— begin Dataset extract —

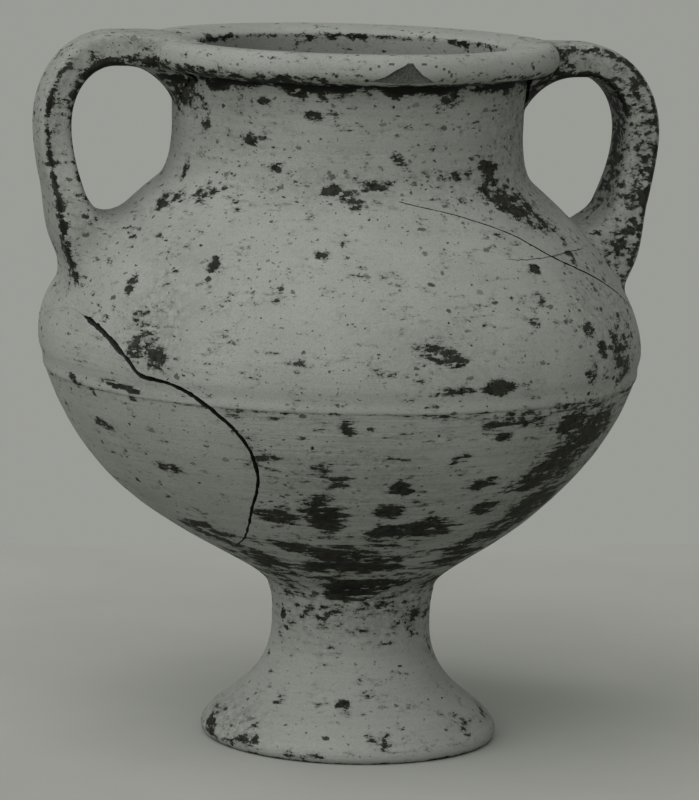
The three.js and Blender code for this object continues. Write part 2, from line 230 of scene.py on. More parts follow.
def spun(outline, closed=True):
    """A closed body: a thin wedge is spun, and then doubled until it closes the turn"""
    bm = bmesh.new()
    verts = [bm.verts.new(p) for p in outline]
    pairs = list(zip(verts, verts[1:])) + ([(verts[-1], verts[0])] if closed else [])
    edges = [bm.edges.new(pair) for pair in pairs]
    wedge = math.tau / 2 ** DOUBLINGS
    bmesh.ops.spin(bm, geom=verts + edges, cent=(0, 0, 0), axis=(0, 0, 1), angle=wedge,
                   steps=WEDGE_STEPS)
    for _ in range(DOUBLINGS):
        made = bmesh.ops.duplicate(bm, geom=[*bm.verts, *bm.edges, *bm.faces])["geom"]
        bmesh.ops.rotate(bm, cent=(0, 0, 0), matrix=Matrix.Rotation(wedge, 3, "Z"),
                         verts=[part for part in made if isinstance(part, bmesh.types.BMVert)])
        wedge *= 2
    bmesh.ops.remove_doubles(bm, verts=bm.verts, dist=0.001)
    bmesh.ops.recalc_face_normals(bm, faces=bm.faces)
    return bm


def smooth_rise(value, start, end):
    """0 before start, 1 after end, with a soft slope between"""
    t = min(max((value - start) / (end - start), 0), 1)
    return t * t * (3 - 2 * t)


BULGE = 2.6
BULGE_SPREAD = 17
BULGE_BEARING = math.radians(-103)
BULGE_Z = 157
bulge_centre = Matrix.Rotation(BULGE_BEARING, 3, "Z") @ Vector((0, -wall_radius(BULGE_Z), BULGE_Z))


def lean(height):
    """The foot was set on a little to the right, and the bowl eases back above it"""
    return FOOT_OFFSET * (1 - smooth_rise(height, BOWL_Z - FLOOR / 2, BOWL_Z + OFFSET_EASE))


def layered(p, across, up):
    """Noise that changes slowly round the pot and quickly up it, as a wheel leaves it"""
    return noise.noise(Vector((p.x * across, p.y * across, p.z * up)))


def unevenness(p):
    """How far the clay at p stands out from a true round"""
    swell = SWELL * noise.noise(p * 0.019)
    rings = RINGS * layered(p, across=0.006, up=0.21)
    ripples = RIPPLES * layered(p, across=0.02, up=0.7)
    bulge = BULGE * math.exp(-((p - bulge_centre) / BULGE_SPREAD).length_squared)
    return swell + rings + ripples + bulge


STEADY_RADIUS = 20


def by_hand(bm):
    """Gives a true body the unevenness of hand throwing, less near the axis, and the lean of the foot"""
    for v in bm.verts:
        out = Vector((v.co.x, v.co.y, 0))
        if out.length > 1:
            v.co += out.normalized() * unevenness(v.co) * min(1, out.length / STEADY_RADIUS)
        v.co.x += lean(v.co.z)
    return bm


# %% The vessel's sections as bodies
def section(bottom, top):
    """A ring of wall between two levels"""
    return by_hand(spun(between(wall_outline, bottom, top) + between(inner_outline, bottom, top)[::-1]))


def section_with_floor(top):
    inside = [p for p in inner_outline if p.z < top - CLEAR]
    outline = [at(0, BOWL_Z), *between(wall_outline, BOWL_Z, top), at(radius_at(inner_outline, top), top)]
    return by_hand(spun(outline + inside[::-1], closed=False))


def foot_body():
    rest = at(REST_RADIUS - REST_BREADTH, 0)
    throat = at(STEM_RADIUS - FOOT_WALL, THROAT_RISE)
    hollow = joined(
        bend(at(0, HOLLOW_RISE), (10, 0), (0, 8), throat, 2 * STEP),
        bend(throat, (0, -13), (-4, 7), rest, 2 * STEP))
    return by_hand(spun([*hollow, *foot_outline, at(0, BOWL_Z)], closed=False))


def outer_form():
    """The vessel's outside as one solid body, which the handles are pressed against"""
    return by_hand(spun([at(0, BOWL_Z), *wall_outline[:-1], *lip_outline, at(0, LIP_Z)], closed=False))


# %% [markdown]
# ## Breaks
#
# A break is a closed line on the wall. It is drawn flat first, as a bearing in degrees from the front, a
# rise above a joint of the pot, and how wide the break stands open there. Noise roughens it. The flat
# shape is cut into strips, pulled out into a block and then rolled round the pot, so the block's sides
# stand square to the wall. A Boolean with that block takes the hole out of the wall, and another one,
# with a slightly smaller block, leaves the sherd.

# %% The two broken edges
LEFT_BREAK = [
    (-72.5, 23.9, 0.3), (-70, 23, 1.7), (-65.6, 21.1, 2), (-60.7, 17.7, 1.9), (-56, 13.1, 1.8),
    (-52.3, 8.2, 1.6), (-46, 6.8, 1.5), (-40.5, 3.2, 1.5), (-35.5, -3, 1.5), (-31.8, -10, 1.5),
    (-30, -17.5, 1.5), (-30, -26.5, 1.4), (-32.3, -34.5, 1.2), (-37, -44.5, 1), (-44.5, -52.5, 0.5),
    (-56, -57.5, 0.1), (-70, -60, 0.05), (-86, -56.5, 0.05), (-99, -46.5, 0.05), (-107, -30.5, 0.05),
    (-109, -11.5, 0.05), (-105, 5.5, 0.05), (-96, 17.5, 0.05), (-85, 23.5, 0.05), (-78, 25, 0.05)]
RIGHT_BREAK = [
    (-5, 6, 0.3), (2, 0.5, 0.3), (19, -4.5, 0.3), (33, -11, 0.45), (43, -19.5, 0.65), (55, -27.5, 0.65),
    (64, -34.5, 0.5), (75, -43.5, 0.3), (90, -47.5, 0.3), (104, -45, 0.3), (117, -36, 0.3),
    (128, -22, 0.3), (136, -8, 0.3), (141, 6, 0.3)]
BREAK_STEP = 1.4
SHUT_CHIPS = 0.03
OPEN_CHIPS = 0.18
CHIPS_PER_MM = 0.28
GAPING = 0.5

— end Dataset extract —

* _Given instruction_: Print from the first line through the line that contains "Vector((0, -wall_radius(BULGE_Z), BULGE_Z))", please, including both, and leave out every line outside that stretch.

* _Expected output_:
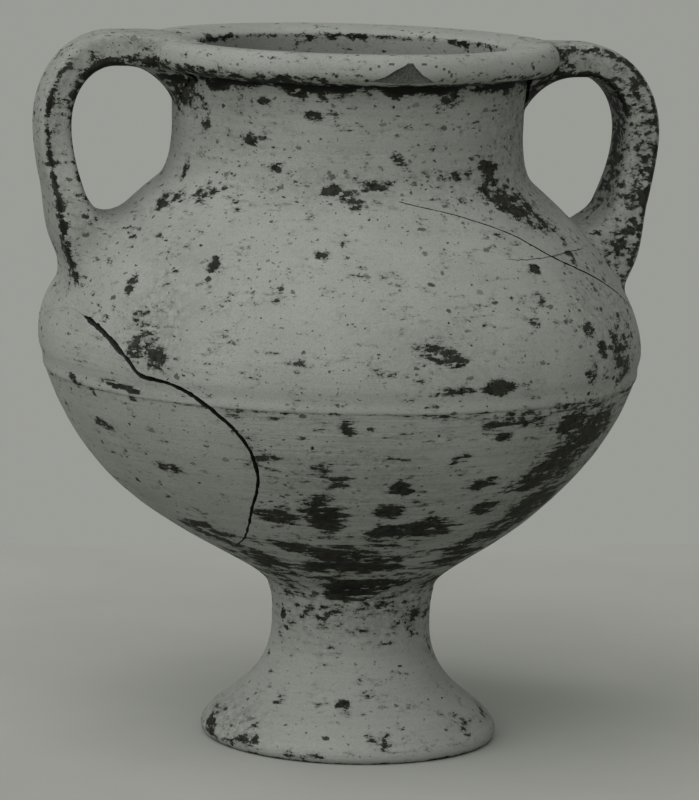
The three.js and Blender code for this object continues. Write part 2, from line 230 of scene.py on. More parts follow.
def spun(outline, closed=True):
    """A closed body: a thin wedge is spun, and then doubled until it closes the turn"""
    bm = bmesh.new()
    verts = [bm.verts.new(p) for p in outline]
    pairs = list(zip(verts, verts[1:])) + ([(verts[-1], verts[0])] if closed else [])
    edges = [bm.edges.new(pair) for pair in pairs]
    wedge = math.tau / 2 ** DOUBLINGS
    bmesh.ops.spin(bm, geom=verts + edges, cent=(0, 0, 0), axis=(0, 0, 1), angle=wedge,
                   steps=WEDGE_STEPS)
    for _ in range(DOUBLINGS):
        made = bmesh.ops.duplicate(bm, geom=[*bm.verts, *bm.edges, *bm.faces])["geom"]
        bmesh.ops.rotate(bm, cent=(0, 0, 0), matrix=Matrix.Rotation(wedge, 3, "Z"),
                         verts=[part for part in made if isinstance(part, bmesh.types.BMVert)])
        wedge *= 2
    bmesh.ops.remove_doubles(bm, verts=bm.verts, dist=0.001)
    bmesh.ops.recalc_face_normals(bm, faces=bm.faces)
    return bm


def smooth_rise(value, start, end):
    """0 before start, 1 after end, with a soft slope between"""
    t = min(max((value - start) / (end - start), 0), 1)
    return t * t * (3 - 2 * t)


BULGE = 2.6
BULGE_SPREAD = 17
BULGE_BEARING = math.radians(-103)
BULGE_Z = 157
bulge_centre = Matrix.Rotation(BULGE_BEARING, 3, "Z") @ Vector((0, -wall_radius(BULGE_Z), BULGE_Z))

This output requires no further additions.